太陽節に国民への特別配給なし

2013.4.17


 アジアプレスによると、北朝鮮で今月15日の国家最大の祝日である「太陽節(故金日成主席の誕生日)」に、住民への「特別配給」が実施されなかったことが分かりました。

 毎年、同記念日を前後する時期には米をはじめ、食用油、酒などの臨時配給がありましたが、今年は子どもたちへの菓子類の配給だけだったといいます。異例の事態を北朝鮮内部の消息筋が伝えました。

 北朝鮮東北部・咸鏡北道会寧市に住む消息筋は15日、デイリーNKとの通話で「北朝鮮当局は毎年、酒と油、菓子などを祝日の特別配給として供給してきたが、今年は子ども達の飴と菓子以外の配給はなかった。人民班長(住民組織の長)は『国の事情が悪く祝日配給は中止となった』と話していました。太陽節に配給がないのは今回が初めて」と言いました。

 この消息筋はまた、「住民は『祝日物資も配給できないほどに国が大変とは』との反応を見せています。『酒や餅を作る米があってこそ祝日の雰囲気が出るのに、今回はそれさえも出来ない』。14日午後からは金日成の誕生日を記念した祝賀報告大会のため、商人が商売を行なえないよう市場ゲートが閉鎖されました。祝日配給もないうえに商売もできず、今年の太陽節は祝日らしくない」と現地の様子を説明しました。

 別の消息筋はさらに、「当局は最近に入り両江道地域に2号米(軍糧米)を解禁し、教員や医師などの公務員と労働者にトウモロコシを配給しました。こうした通常の配給を行なったため、『特別配給』は省略されたようだ」と話しました。

 韓国に住む、高位幹部出身の脱北者はデイリーNKの取材に対し「『苦難の行軍』時代の1990年代にも、酒一本ではあったものの特別配給自体はあったと言いました。金正恩の世襲政権1年というわずかな間に、太陽節配給が中断するほど(北朝鮮)内部の状況が悪化したと思われます。北朝鮮は金日成民族だとして特別配給を通じ、住民に金日成を神的な存在として偶像化してきました。太陽節記念配給の中断は(今回予定していた)ミサイル発射や核実験を実施しなかったことよりも否定的な効果をもたらしかねない」と語りました。


 記事は一部だけを紹介しました。

 決定的な情報が出たという感じがしました。軍事パレードが行われなかったことから、こういう内政状況の悪化を連想しましたが、特別配給が行われなかったことは、それをさらに裏づけました。かつては、豊富な物資が配給されていたものですが、いまや恒例の特別配給も断たれたわけです。しかも、2号米を配給に使っているということは、民生用だけでなく、戦争用の物資も欠乏していることを窺わせます。

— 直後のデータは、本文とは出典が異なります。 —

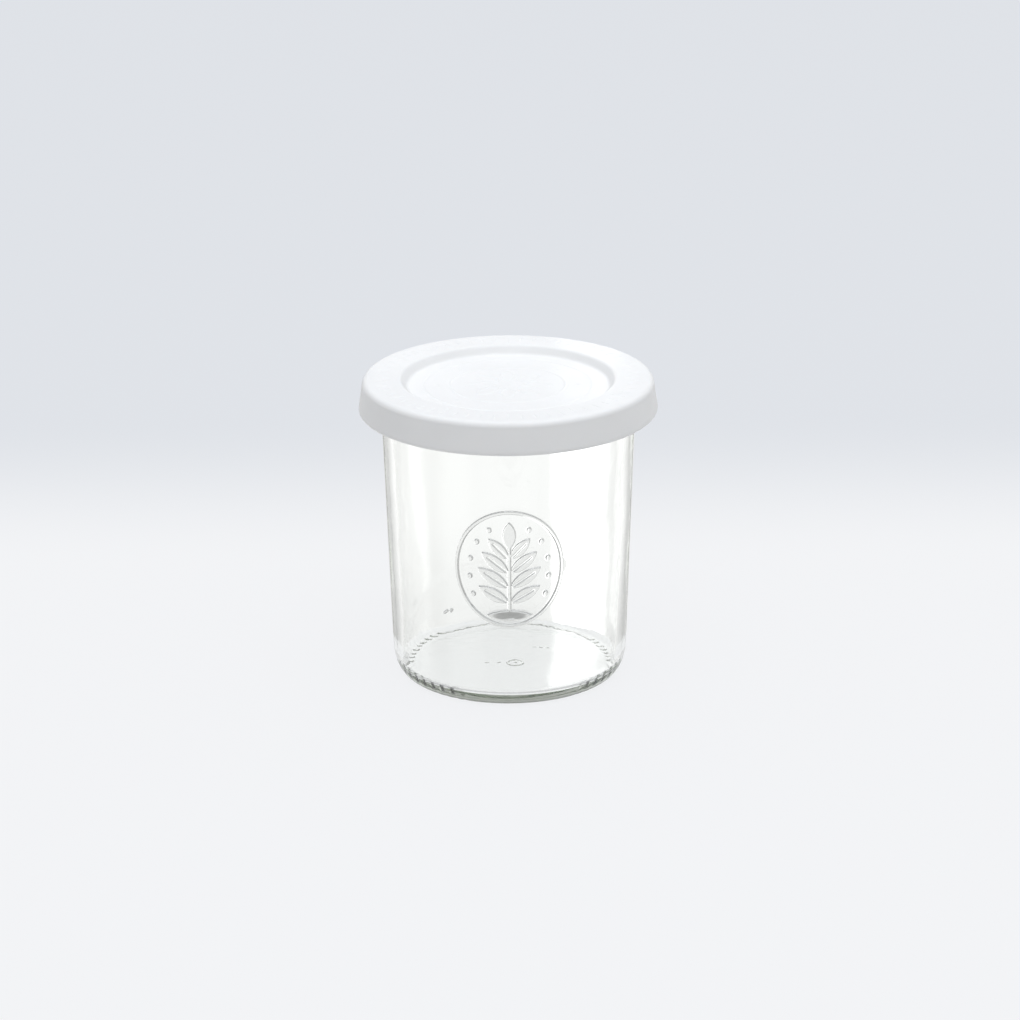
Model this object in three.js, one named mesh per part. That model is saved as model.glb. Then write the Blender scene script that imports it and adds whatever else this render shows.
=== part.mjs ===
// A small straight-sided glass canning jar with a white push-on plastic lid.
// Millimetres, +Z up. The origin is the centre of the foot ring, on the surface the jar stands on.

import * as THREE from 'three';

// How finely the round forms are cut.
const SEGMENTS = 72;
const ARC_DIVISIONS = 3;

// Jar, outside.
const FOOT_RING_INNER_RADIUS = 22.6;
const FOOT_RING_OUTER_RADIUS = 24.4;
const HEEL_HEIGHT = 7.2;
const BODY_RADIUS_AT_HEEL = 27.8;
const BODY_RADIUS_AT_NECK = 29.8;
const NECK_HEIGHT = 65.0;
const RIM_RADIUS = 32.9;
const RIM_UNDERSIDE_HEIGHT = 66.9;
const RIM_EDGE_ROUNDING = 0.9;
const JAR_HEIGHT = 70.6;

// Jar, inside and underside.
const WALL = 2.4;
const MOUTH_EDGE_ROUNDING = 0.9;
const FLOOR_FILLET = 3.2;
const FLOOR_EDGE_HEIGHT = 2.6;
const FLOOR_CENTRE_HEIGHT = 3.4;
const PUSH_UP_HEIGHT = 1.0;
const PUSH_UP_SHOULDER_RADIUS = 20.8;
const PUSH_UP_SHOULDER_HEIGHT = 0.7;

// Lid.
const LID_GAP = 0.3;
const LID_TOP_HEIGHT = 72.2;
const LID_SKIRT_BOTTOM_HEIGHT = 64.4;
const LID_RADIUS_AT_BOTTOM = 35.0;
const LID_RADIUS_AT_TOP = 34.2;
const LID_TOP_ROUNDING = 1.4;
const LID_BOTTOM_ROUNDING = 0.4;
const LID_INNER_ROUNDING = 0.5;
const LID_WALL = 1.2;
const RECESS_LIP_RADIUS = 25.2;
const RECESS_FOOT_RADIUS = 23.6;
const RECESS_DEPTH = 1.8;
const SNAP_BEAD_RADIUS = 0.8;
const SNAP_BEAD_HEIGHT = 65.6;

// A path in the half plane (radius, height) is turned about the upright axis.
function turned(path) {
  const geometry = new THREE.LatheGeometry(path.getPoints(ARC_DIVISIONS), SEGMENTS);
  geometry.rotateX(Math.PI / 2);
  return geometry;
}

// Underside: a shallow push-up that drops round a shoulder to the flat foot ring.
function drawUnderside(path) {
  path.moveTo(0, PUSH_UP_HEIGHT);
  path.quadraticCurveTo(
    PUSH_UP_SHOULDER_RADIUS / 2, PUSH_UP_HEIGHT,
    PUSH_UP_SHOULDER_RADIUS, PUSH_UP_SHOULDER_HEIGHT,
  );
  path.quadraticCurveTo(
    FOOT_RING_INNER_RADIUS - PUSH_UP_SHOULDER_HEIGHT, PUSH_UP_SHOULDER_HEIGHT,
    FOOT_RING_INNER_RADIUS, 0,
  );
  path.lineTo(FOOT_RING_OUTER_RADIUS, 0);
}

// Outside: the rounded heel, the slightly widening body, and the cove under the rim.
function drawOutside(path) {
  path.absellipse(
    FOOT_RING_OUTER_RADIUS, HEEL_HEIGHT,
    BODY_RADIUS_AT_HEEL - FOOT_RING_OUTER_RADIUS, HEEL_HEIGHT,
    -Math.PI / 2, 0,
  );
  path.lineTo(BODY_RADIUS_AT_NECK, NECK_HEIGHT);
  path.quadraticCurveTo(
    BODY_RADIUS_AT_NECK, RIM_UNDERSIDE_HEIGHT,
    BODY_RADIUS_AT_NECK + RIM_UNDERSIDE_HEIGHT - NECK_HEIGHT, RIM_UNDERSIDE_HEIGHT,
  );
}

// Rim: a thick band that stands out from the body, with rounded edges and a flat top.
function drawRim(path, mouthRadius) {
  const edgeCentre = RIM_RADIUS - RIM_EDGE_ROUNDING;
  path.absarc(edgeCentre, RIM_UNDERSIDE_HEIGHT + RIM_EDGE_ROUNDING, RIM_EDGE_ROUNDING, -Math.PI / 2, 0);
  path.absarc(edgeCentre, JAR_HEIGHT - RIM_EDGE_ROUNDING, RIM_EDGE_ROUNDING, 0, Math.PI / 2);
  path.absarc(
    mouthRadius + MOUTH_EDGE_ROUNDING, JAR_HEIGHT - MOUTH_EDGE_ROUNDING, MOUTH_EDGE_ROUNDING,
    Math.PI / 2, Math.PI,
  );
}

// Inside: the wall down to the fillet, then the floor, a little higher at its centre.
function drawInside(path) {
  const wallFoot = BODY_RADIUS_AT_HEEL - WALL;
  const filletCentre = wallFoot - FLOOR_FILLET;
  path.absarc(filletCentre, FLOOR_EDGE_HEIGHT + FLOOR_FILLET, FLOOR_FILLET, 0, -Math.PI / 2, true);
  path.quadraticCurveTo(filletCentre / 2, FLOOR_CENTRE_HEIGHT, 0, FLOOR_CENTRE_HEIGHT);
}

function jarGeometry() {
  const path = new THREE.Path();
  drawUnderside(path);
  drawOutside(path);
  drawRim(path, BODY_RADIUS_AT_NECK - WALL);
  drawInside(path);
  return turned(path);
}

// Lid inside: the underside of the sunk centre, the channel that takes the rim, and the snap bead.
function drawLidUnderside(path) {
  const channelInner = RECESS_LIP_RADIUS + LID_WALL;
  const channelOuter = RIM_RADIUS + LID_GAP;
  const channelTop = JAR_HEIGHT + LID_GAP;
  const recessUnderside = LID_TOP_HEIGHT - RECESS_DEPTH - LID_WALL;
  path.moveTo(0, recessUnderside);
  path.lineTo(RECESS_FOOT_RADIUS + LID_WALL / 2, recessUnderside);
  path.lineTo(channelInner, channelTop);
  path.absarc(
    channelOuter - LID_INNER_ROUNDING, channelTop - LID_INNER_ROUNDING, LID_INNER_ROUNDING,
    Math.PI / 2, 0, true,
  );
  path.absarc(channelOuter, SNAP_BEAD_HEIGHT, SNAP_BEAD_RADIUS, Math.PI / 2, Math.PI * 3 / 2);
}

// Lid outside: the skirt, narrower towards its top, the rounded top edge and the sunk centre.
function drawLidOutside(path) {
  const recessTop = LID_TOP_HEIGHT - RECESS_DEPTH;
  path.absarc(
    LID_RADIUS_AT_BOTTOM - LID_BOTTOM_ROUNDING, LID_SKIRT_BOTTOM_HEIGHT + LID_BOTTOM_ROUNDING,
    LID_BOTTOM_ROUNDING, -Math.PI / 2, 0,
  );
  path.absarc(
    LID_RADIUS_AT_TOP - LID_TOP_ROUNDING, LID_TOP_HEIGHT - LID_TOP_ROUNDING, LID_TOP_ROUNDING,
    0, Math.PI / 2,
  );
  path.lineTo(RECESS_LIP_RADIUS, LID_TOP_HEIGHT);
  path.lineTo(RECESS_FOOT_RADIUS, recessTop);
  path.lineTo(0, recessTop);
}

function lidGeometry() {
  const path = new THREE.Path();
  drawLidUnderside(path);
  path.lineTo(RIM_RADIUS + LID_GAP, LID_SKIRT_BOTTOM_HEIGHT);
  drawLidOutside(path);
  return turned(path);
}

function clearGlass() {
  return new THREE.MeshStandardMaterial({
    color: 0xeef2ee, roughness: 0.03, metalness: 0, transparent: true, opacity: 0.35,
  });
}

function whitePlastic() {
  return new THREE.MeshStandardMaterial({ color: 0xf3f5f8, roughness: 0.4, metalness: 0 });
}

function named(name, geometry, material) {
  const mesh = new THREE.Mesh(geometry, material);
  mesh.name = name;
  return mesh;
}

const canningJar = new THREE.Group();
canningJar.add(named('glass_jar', jarGeometry(), clearGlass()));
canningJar.add(named('snap_lid', lidGeometry(), whitePlastic()));

export default canningJar;
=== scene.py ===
"""The looks of a small glass canning jar with a white push-on plastic lid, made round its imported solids.

The jar and the lid are turned forms: a profile in the half plane (radius, height) is carried round the
upright axis, and low relief is added along the profile's normal. Lengths are metres, angles are degrees.
"""

import math

import bpy
import numpy as np
from bpy.props import FloatProperty, FloatVectorProperty, IntProperty, PointerProperty
from mathutils import Euler, Matrix, Vector


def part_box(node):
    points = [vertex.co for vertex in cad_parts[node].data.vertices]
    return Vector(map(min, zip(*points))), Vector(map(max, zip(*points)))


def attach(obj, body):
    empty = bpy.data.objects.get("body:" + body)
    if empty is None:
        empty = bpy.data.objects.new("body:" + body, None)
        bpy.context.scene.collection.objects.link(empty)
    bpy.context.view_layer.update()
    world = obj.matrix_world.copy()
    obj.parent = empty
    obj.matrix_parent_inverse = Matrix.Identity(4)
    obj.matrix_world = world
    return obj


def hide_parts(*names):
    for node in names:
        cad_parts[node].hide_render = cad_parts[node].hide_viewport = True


bl_info = {
    "name": "Canning jar",
    "version": (1, 0, 0),
    "blender": (4, 5, 0),
    "location": "View3D > Sidebar > Canning jar",
    "description": "A small glass canning jar with a white push-on lid, in a pale studio",
    "category": "Add Mesh",
}

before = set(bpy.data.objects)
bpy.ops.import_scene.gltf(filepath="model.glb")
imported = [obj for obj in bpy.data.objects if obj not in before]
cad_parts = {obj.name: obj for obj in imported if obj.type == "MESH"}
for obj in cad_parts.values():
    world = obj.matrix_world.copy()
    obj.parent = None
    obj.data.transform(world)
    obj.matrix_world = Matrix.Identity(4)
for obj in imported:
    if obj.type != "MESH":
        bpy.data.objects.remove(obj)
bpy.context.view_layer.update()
JAR_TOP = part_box("glass_jar")[1]
LID_BOTTOM, LID_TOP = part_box("snap_lid")

MM = 0.001
FRONT = 270.0
FULL_TURN = 360.0
# Name of the glass attribute that holds painted shade for the colour, and extra roughness.
FROST_AND_SHADE = "frost_and_shade"


# Sizes and finishes that a user would change.


def length(name, description, millimetres):
    """A length property, given in millimetres and kept in metres."""
    return FloatProperty(
        name=name, description=description, default=millimetres * MM, unit="LENGTH", precision=5
    )


class JarSizes(bpy.types.PropertyGroup):
    """Sizes of the glass."""

    foot_inner_radius: length("Foot inner radius", "Inside of the flat foot ring", 23.4)
    foot_outer_radius: length("Foot outer radius", "Outside of the flat foot ring", 24.4)
    heel_radius: length("Heel radius", "Outside of the body above the heel", 27.8)
    heel_height: length("Heel height", "Height of the rounded heel", 7.2)
    neck_radius: length("Neck radius", "Outside of the body under the rim", 29.8)
    neck_height: length("Neck height", "Height where the body starts to widen to the rim", 65.0)
    rim_underside: length("Rim underside", "Height of the rim's lower face", 66.9)
    rim_rounding: length("Rim rounding", "Radius of the rim's edges", 0.9)
    wall: length("Wall", "Thickness of the glass wall", 2.4)
    fillet_height: length("Fillet height", "Height of the round between the inner wall and the floor", 2.0)
    fillet_width: length("Fillet width", "Width of the round between the inner wall and the floor", 2.0)
    floor_edge: length("Floor edge", "Height of the inner floor at its edge", 2.6)
    floor_centre: length("Floor centre", "Height of the inner floor at its centre", 3.4)
    push_up: length("Push-up", "Height of the hollow under the base", 1.0)
    push_up_radius: length("Push-up radius", "Radius of the hollow under the base", 22.2)
    push_up_edge: length("Push-up edge", "Height of the hollow at its edge", 0.12)
    ornament_height: length("Ornament height", "Height of the ornament's centre above the foot", 35.0)
    ornament_relief: length("Ornament relief", "How far the ornament stands out", 0.42)
    knurl_depth: length("Knurl depth", "Depth of the grooves between the foot's knurl bars", 0.20)
    knurl_bars: IntProperty(name="Knurl bars", description="Bars in a full turn of the foot", default=60)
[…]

 ここから、北朝鮮に全面戦争などする力がないことが分かります。軍隊に配給する米を使い、長期戦に耐えるだけの備蓄がないのなら、核による恫喝も連鎖的に意味がなくなるということです。

 通常兵器による戦争なら、小規模な攻撃や局地戦に限定することが可能ですが、核攻撃をした場合、すぐに国家全体が戦争に巻き込まれていくことになります。そうでなくても、近年の戦争は総力戦という、国全体での戦いに発展しやすい形になっているのに、それを促進する核攻撃を行うことは、北朝鮮にとって、むしろ不利なのです。この矛盾は、現在北朝鮮が行っている核による恫喝が戦いの道理に合わないことを意味します。

 もはや、この見せかけの危機の結末は出たのかも知れません。開城工業団地は近いうちに再開するしかなく、弾道ミサイルによる恫喝も終了することになります。そして、冬に備えて、農作業に励まないと、この冬に北朝鮮で暴動が起きることになります。

 米韓がやるべき課題もはっきりしました。北朝鮮には核攻撃能力がないという態度を示し、金正恩が威光の中核としている核戦力を無力だと明言することです。最大の売り物を傷物にすることで、恫喝行為を止めさせることができるかも知れません。

 アジアプレスの報道は素晴らしい情報をもたらしたといえます。